PHONON-SCATTERING IN CHEMICAL-VAPOR-DEPOSITED DIAMOND

The in-plane thermal conductivity kappa(parallel-to) has been measured over the temperature range 5-400 K for samples of chemical-vapor-deposited (CVD) diamond made by both the microwave and hot-filament processes. The samples span a range of defect level, grain size, and degree of thinning. Comparison with a model of heat transport suggests that kappa(parallel-to) is limited by scattering of phonons from point defects, extended defects of approximately 1.5 nm diameter, dislocations, grain boundaries, and microcracks, as well as by phonon-phonon scattering at high temperatures. The Callaway model of thermal conductivity is used to include the effects of normal three-phonon scattering processes. In the higher-conductivity samples, scattering of long-wavelength phonons is very weak even at grain boundaries, indicating relatively smooth boundaries. The value of kappa(parallel-to) = 20 W cm-1 K-1 at room temperature for some of the microwave CVD samples is the highest reported to date for CVD diamond.
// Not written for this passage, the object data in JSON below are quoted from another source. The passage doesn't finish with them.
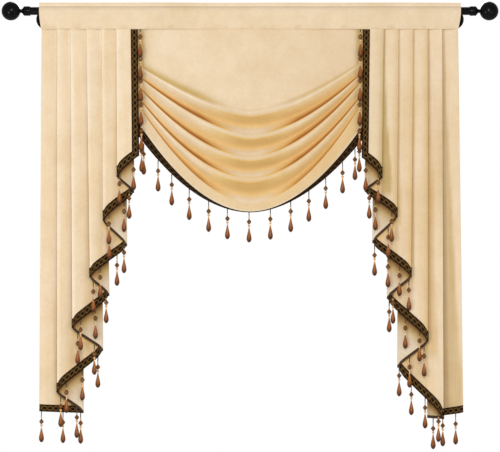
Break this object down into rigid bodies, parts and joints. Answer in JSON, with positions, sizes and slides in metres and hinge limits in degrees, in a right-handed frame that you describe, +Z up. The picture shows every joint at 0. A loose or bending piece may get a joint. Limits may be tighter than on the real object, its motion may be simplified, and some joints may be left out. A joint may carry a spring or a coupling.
{
  "type": "waterfall valance on a curtain rod",
  "caption": "Cream velvet valance with a draped swag between pleated zigzag cascades, braid and hanging bead fringe, on a black curtain rod with ball finials and wall brackets",
  "frame": {"origin": "on the wall, midway between the centres of the two bracket plates", "axes": "+X runs along the rod to the right as seen from the room, +Y points from the room into the wall, +Z is up"},
  "size_m": [1.563, 0.1226, 1.4075],
  "materials": {
    "cream_velvet": "soft pile",
    "brown_braid": "woven",
    "copper_beads": "gloss",
    "black_enamel": "gloss"
  },
  "bodies": {
    "root": {"header_band": "cream_velvet", "swag": "cream_velvet", "cascade_left": "cream_velvet", "cascade_right": "cream_velvet", "braid_left": "brown_braid", "braid_right": "brown_braid", "braid_swag": "brown_braid", "fringe_left": "copper_beads", "fringe_right": "copper_beads", "fringe_swag": "copper_beads", "rod": "black_enamel", "finial_left": "black_enamel", "finial_right": "black_enamel", "bracket_left": "black_enamel", "bracket_right": "black_enamel"}
  },
  "joints": []
}
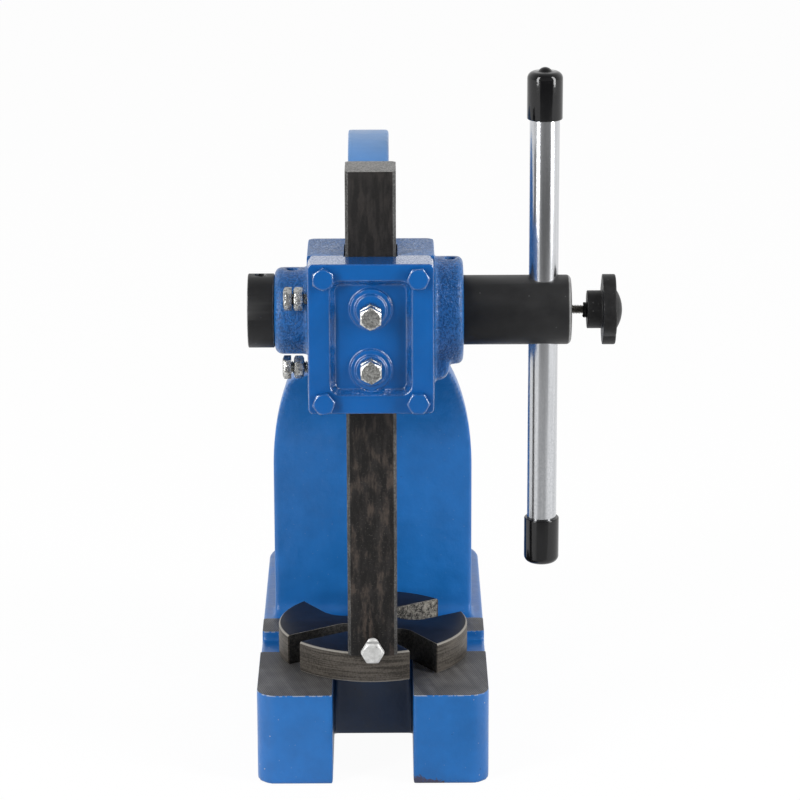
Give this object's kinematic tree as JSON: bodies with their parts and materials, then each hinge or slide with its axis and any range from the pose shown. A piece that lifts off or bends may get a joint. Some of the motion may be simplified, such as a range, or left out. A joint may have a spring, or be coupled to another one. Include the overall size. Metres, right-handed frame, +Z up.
{
  "type": "bench arbor press",
  "caption": "Bench arbor press: iron C-frame with a square rack ram, pinion shaft with sliding lever and clamp knob, adjustable guides and a loose slotted anvil plate.",
  "frame": {"origin": "centre of the base's underside, on the rib across the hollow", "axes": "+Z up along the ram, -Y towards the front with the cover plate, +X towards the lever"},
  "size_m": [0.2389, 0.3432, 0.4565],
  "materials": {
    "blue_paint": "gloss blue enamel over rough cast iron",
    "machined_iron": "turned and ground, dark",
    "black_oxide": "black oxide, satin",
    "plain_steel": "plain machined",
    "polished_steel": "polished",
    "zinc": "zinc plated",
    "black_vinyl": "glossy dipped vinyl",
    "black_plastic": "moulded, fine grain"
  },
  "bodies": {
    "frame": {"frame_casting": "blue_paint", "cover_plate": "blue_paint", "cover_bolts": "blue_paint", "front_gib": "plain_steel", "side_gib": "plain_steel", "front_screw_upper": "zinc", "front_screw_lower": "zinc", "front_nut_upper": "zinc", "front_nut_lower": "zinc", "side_screw_upper": "zinc", "side_screw_lower": "zinc", "side_nut_upper": "zinc", "side_nut_lower": "zinc"},
    "ram": {"ram": "black_oxide"},
    "clamp_bolt": {"tool_clamp_bolt": "zinc"},
    "pinion": {"pinion_shaft": "black_oxide", "shaft_collar": "black_oxide", "collar_set_screw": "black_oxide"},
    "lever": {"lever_bar": "polished_steel", "upper_grip_cap": "black_vinyl", "lower_grip_cap": "black_vinyl"},
    "stud": {"clamp_stud": "plain_steel"},
    "knob": {"clamp_knob": "black_plastic"},
    "anvil": {"anvil_plate": "machined_iron"}
  },
  "joints": [
    {"name": "pinion_turn", "type": "hinge", "parent": "frame", "child": "pinion", "pos_m": [0, -0.09964, 0.2995], "axis": [-1, 0, 0], "range_deg": [0, 572]},
    {"name": "ram_slide", "type": "slide", "parent": "frame", "child": "ram", "axis": [0, 0, 1], "range_m": [0, 0.15]},
    {"name": "clamp_bolt_turn", "type": "hinge", "parent": "ram", "child": "clamp_bolt", "pos_m": [0, -0.1588, 0.0895], "axis": [0, -1, 0], "range_deg": [0, 1080]},
    {"name": "lever_slide", "type": "slide", "parent": "pinion", "child": "lever", "axis": [0, 0, 1], "range_m": [-0.101, 0.116]},
    {"name": "stud_travel", "type": "slide", "parent": "pinion", "child": "stud", "axis": [1, 0, 0], "range_m": [0, 0.003]},
    {"name": "knob_turn", "type": "hinge", "parent": "stud", "child": "knob", "pos_m": [0.1378, -0.09964, 0.2995], "axis": [1, 0, 0], "range_deg": [0, 1080]},
    {"name": "plate_turn", "type": "hinge", "parent": "frame", "child": "anvil", "pos_m": [0, -0.0768, 0.0608], "axis": [0, 0, 1], "continuous": true}
  ],
  "couplings": [
    {"joint": "ram_slide", "follows": "pinion_turn", "m_per_rad": 0.015},
    {"joint": "stud_travel", "follows": "knob_turn", "m_per_rad": 0.00015915}
  ]
}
Measurements of the anisotropy in conductivity obtained from the measured perpendicular conductivity kappa(perpendicular-to) consistently show a higher conductivity along the (columnar) grains. The hot-filament-CVD sample measured exhibits a room-temperature conductivity approaching that of the best microwave-plasma samples, indicating that the thermal conductivity is determined more by the specific conditions of growth than by the type of CVD growth (microwave or hot filament).